The Mechanics of Real Options in Software
In finance, options have three core mechanics: the premium you pay to hold the option, the strike price you pay if you exercise it, and the expiration date that determines how long it remains viable. The same logic applies to software decisions.
Traditionally, the “premium” was high—the effort required to research or prototype an alternative. The “strike price” was the massive cost of changing direction once an architectural commitment had been made. And the “expiration” was short—technological windows closed quickly, making late changes risky or impossible. These mechanics stacked the odds against exploration, forcing teams into early, costly bets.

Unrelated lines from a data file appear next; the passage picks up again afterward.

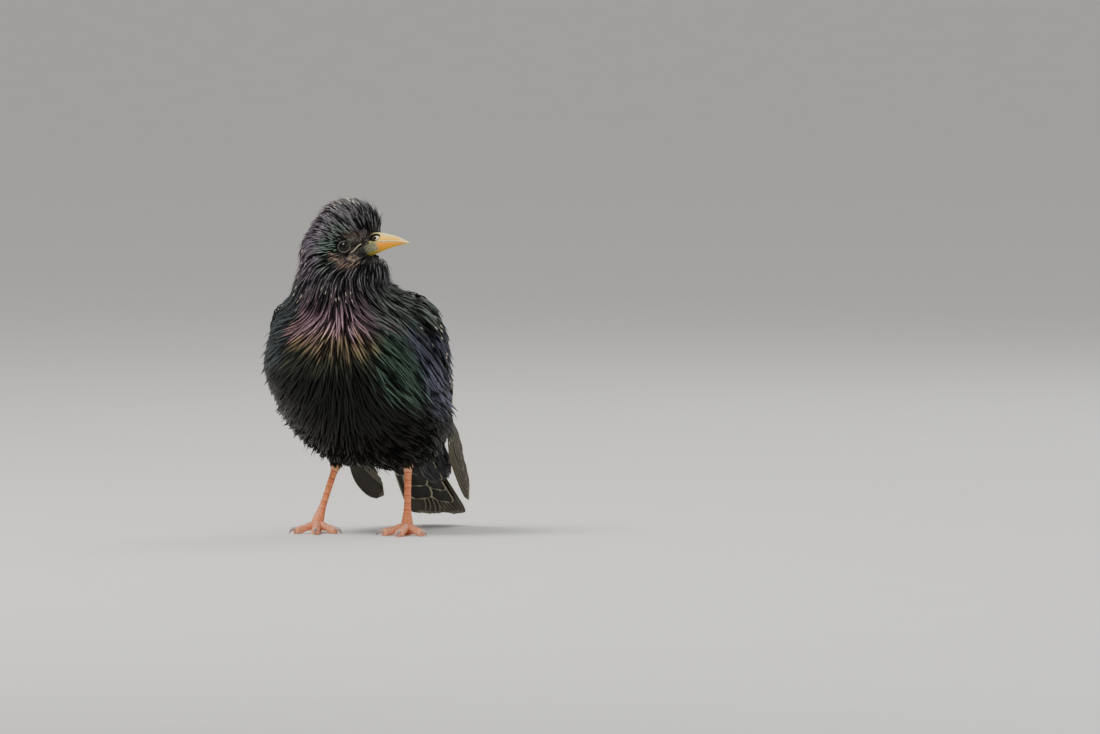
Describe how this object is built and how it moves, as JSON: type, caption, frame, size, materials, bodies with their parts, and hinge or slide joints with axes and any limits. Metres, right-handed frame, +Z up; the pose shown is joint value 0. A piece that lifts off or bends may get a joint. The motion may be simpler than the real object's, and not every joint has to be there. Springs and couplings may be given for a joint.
{
  "type": "standing songbird model",
  "caption": "Life-size standing songbird with its head turned to its left, folded wings, a short tail, a long bill and bare legs on flat feet.",
  "frame": {"origin": "centre of the bounding box on the floor that the toes stand on", "axes": "+Z up, the bird's body faces -Y, its left side is +X"},
  "size_m": [0.0959, 0.1363, 0.1684],
  "materials": {
    "plumage": "glossy black feather with purple and green sheen",
    "flight": "brown-black flight feather with pale edges",
    "bill": "smooth yellow horn",
    "bill_base": "smooth orange-yellow horn, grey at the base",
    "eye": "wet near-black eye",
    "leg": "orange-red scaled skin",
    "claw": "dark horn"
  },
  "bodies": {
    "root": {"torso": "plumage", "neck": "plumage", "head": "plumage", "bill_upper": "bill", "bill_lower": "bill_base", "eye_left": "eye", "eye_right": "eye", "wing_left": "flight", "wing_right": "flight", "tail": "flight", "thigh_left": "plumage", "thigh_right": "plumage", "foot_left": "leg", "foot_right": "leg", "claw_left_middle": "claw", "claw_left_inner": "claw", "claw_left_outer": "claw", "claw_left_hind": "claw", "claw_right_middle": "claw", "claw_right_inner": "claw", "claw_right_outer": "claw", "claw_right_hind": "claw"}
  },
  "joints": []
}
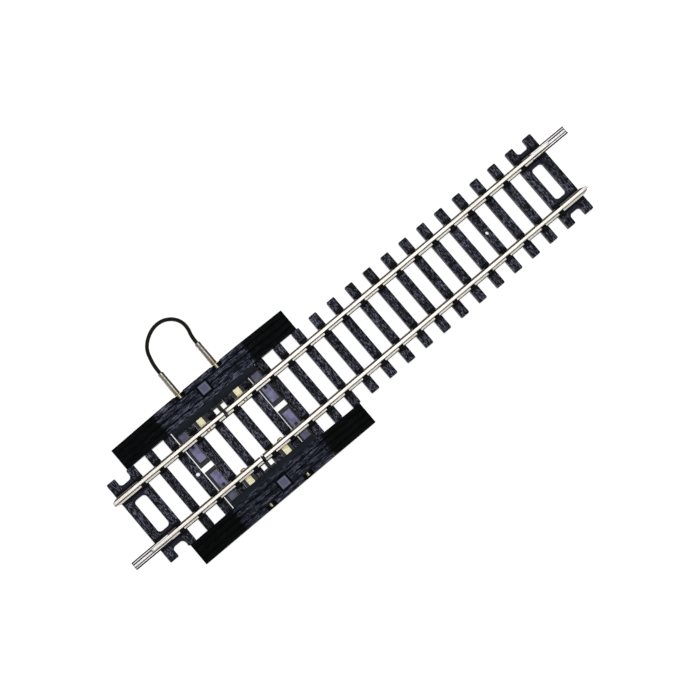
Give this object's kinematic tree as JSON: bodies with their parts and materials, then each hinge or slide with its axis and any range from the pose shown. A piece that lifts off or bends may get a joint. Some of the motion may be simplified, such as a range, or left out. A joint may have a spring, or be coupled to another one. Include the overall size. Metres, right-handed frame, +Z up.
{
  "type": "model railway isolating track section",
  "caption": "Straight narrow-scale model railway track with both rails cut, a clip-in terminal block beside each cut and a plug-in wire link that bridges one cut.",
  "frame": {"origin": "on the table, under the middle of the section, half way between the rails", "axes": "+X along the track towards the long uncut end, +Y across the track towards the link lead, +Z up"},
  "size_m": [0.1818, 0.0642, 0.0048],
  "materials": {
    "sleeper_plastic": "matt moulded, fine wood grain",
    "tray_plastic": "smooth moulded, satin",
    "cover_plastic": "moulded planks with grain",
    "fin_plastic": "smooth moulded",
    "rail_nickel": "rolled nickel silver, polished head",
    "joiner_steel": "plated sheet",
    "contact_brass": "stamped brass",
    "pin_brass": "turned brass",
    "ferrule_tin": "tinned, satin",
    "wire_insulation": "black insulation, faint gloss",
    "wire_copper": "bare copper"
  },
  "bodies": {
    "track": {"sleeper_base": "sleeper_plastic", "terminal_tray_far": "tray_plastic", "terminal_cover_far": "cover_plastic", "insulating_fin_far": "fin_plastic", "rail_far_west": "rail_nickel", "contact_far_west": "contact_brass", "rail_far_east": "rail_nickel", "contact_far_east": "contact_brass", "terminal_tray_near": "tray_plastic", "terminal_cover_near": "cover_plastic", "insulating_fin_near": "fin_plastic", "rail_near_west": "rail_nickel", "contact_near_west": "contact_brass", "rail_near_east": "rail_nickel", "contact_near_east": "contact_brass"},
    "link": {"link_jacket": "wire_insulation", "link_core": "wire_copper", "link_pin_west": "pin_brass", "link_pin_east": "pin_brass", "link_ferrule_west": "ferrule_tin", "link_ferrule_east": "ferrule_tin"},
    "joiner_west": {"joiner_west": "joiner_steel"},
    "joiner_east": {"joiner_east": "joiner_steel"}
  },
  "joints": [
    {"name": "link_pull", "type": "slide", "parent": "track", "child": "link", "axis": [0, 1, 0], "range_m": [0, 0.006]},
    {"name": "joiner_west_slide", "type": "slide", "parent": "track", "child": "joiner_west", "axis": [-1, 0, 0], "range_m": [-0.002, 0.006]},
    {"name": "joiner_east_slide", "type": "slide", "parent": "track", "child": "joiner_east", "axis": [1, 0, 0], "range_m": [-0.002, 0.006]}
  ]
}
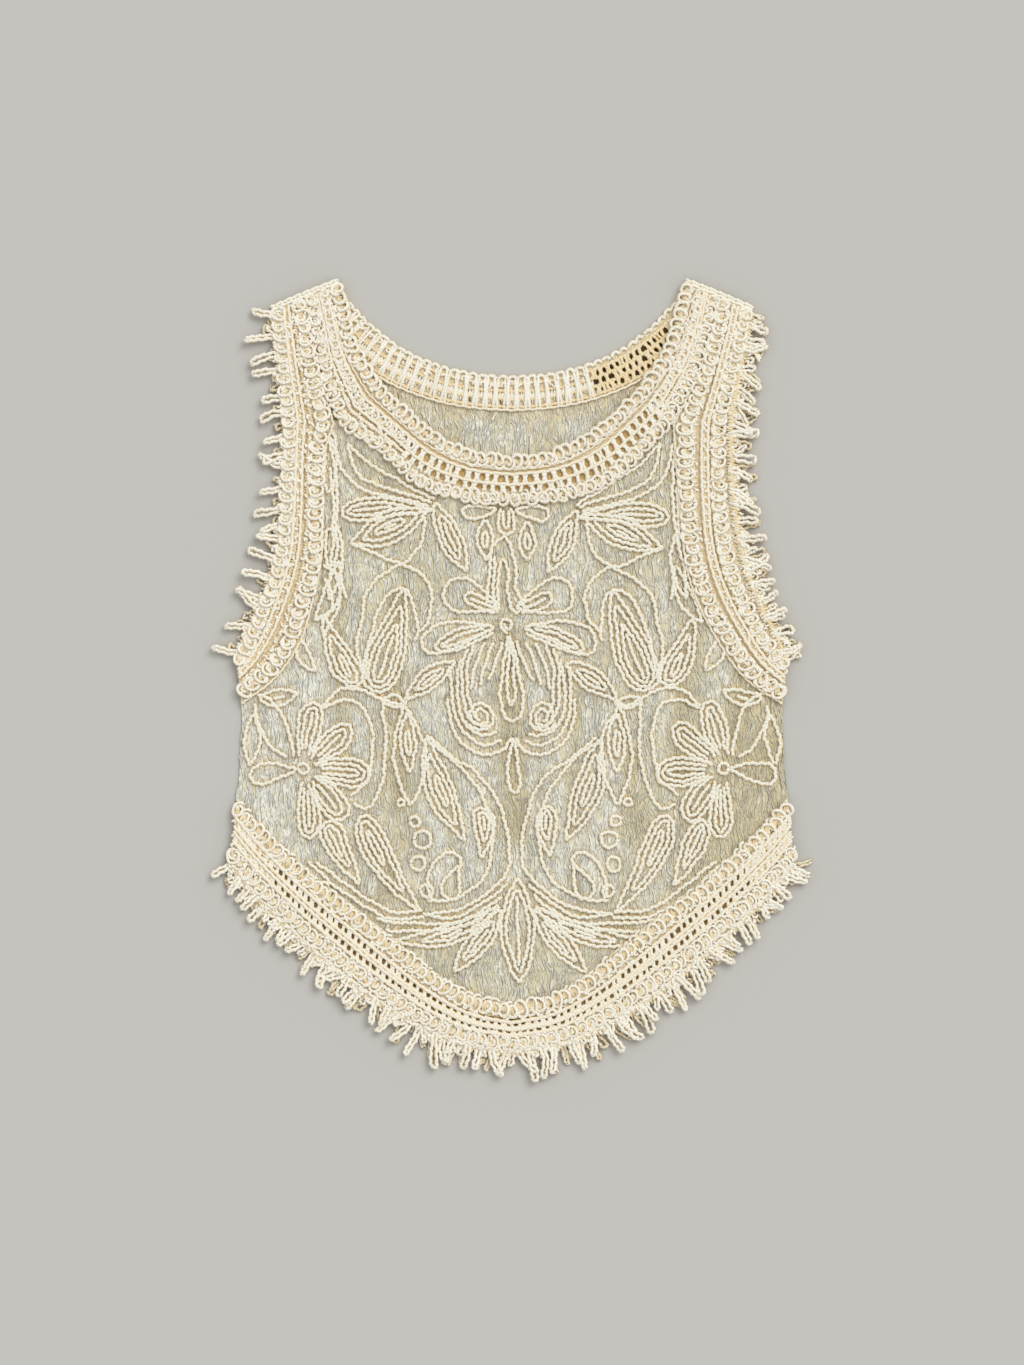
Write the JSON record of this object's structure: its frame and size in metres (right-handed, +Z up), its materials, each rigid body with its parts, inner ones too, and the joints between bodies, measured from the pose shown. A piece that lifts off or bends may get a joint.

AI flips the economics. With agentic development, the premium of holding an option drops close to zero. The strike price of committing is lower because teams can pivot with far less sunk cost. And the expiration stretches out, as coding agents accelerate delivery and let CTOs defer commitments until far more is known.
AI turns real options from a metaphor into a practical decision framework for software.
The CTO’s New Playbook
Cheap optionality is only valuable if leaders redesign processes to exploit it.
AI makes it possible to explore many paths, but organizations must be structured to capture that value. CTOs should fund parallel prototypes, encourage teams to generate multiple architectural approaches, and institutionalize decision reviews that treat options as assets to be preserved—not costs to be minimized. This requires shifting away from a culture of premature certainty toward one of deliberate experimentation.
Governance must evolve as well. Modularity and clean interfaces ensure that parallel explorations can be run without entanglement. Decision gates should be moved later in the process, aligning with the last responsible moment rather than the first available one. In short, the CTO’s job is not just to approve technology choices but to actively design the conditions that make reversible experiments possible.
AI has given CTOs an option engine—now they must learn to drive it.
The Limits of Optionality
Optionality only creates value when the organization’s architecture and governance allow it.
If systems are tightly coupled, even cheap exploration becomes useless—one experiment poisons another, and pivots create cascading rework. Similarly, without clear governance, parallel explorations devolve into chaos, producing noise instead of insight. AI lowers the cost of trying alternatives, but it cannot rescue a brittle environment from its own rigidity.
This means CTOs must treat modularity as a strategic asset. Clear boundaries, clean contracts, and disciplined interfaces create the space where options can be tested independently. Governance must reinforce this, ensuring that experiments feed into decision-making rather than fragment into endless divergence. AI makes optionality cheap, but only modularity and discipline make it valuable.
AI expands possibilities, but modularity decides whether those possibilities matter.
The CTO’s Checklist
Exploiting AI-driven optionality requires more than awareness—it demands deliberate action.
- Audit decision policies: Stop rewarding early certainty instead of informed deferral. Redesign decision-making frameworks to preserve options until the last responsible moment.
- Evaluate architecture: Ensure modularity, clean interfaces, and decoupled services that allow experiments to run in parallel without entanglement.
- Run parallel prototypes: Fund small-scale explorations across multiple technologies, frameworks, or architectural patterns instead of backing a single early bet.
- Leverage AI capabilities: Use agentic development and rapid prototyping not just for delivery speed, but as tools for structured comparison of alternatives.
- Revise decision gates: Shift governance so that approvals are based on evidence from experiments rather than instinct or politics, and make option preservation a strategic objective.
Each of these steps moves your organization from treating options as wasteful indulgences to managing them as valuable strategic assets. The new reality is clear: AI turns one-way doors into reversible experiments.
The CTO who masters this playbook won’t just make better bets—they’ll make fewer bad ones.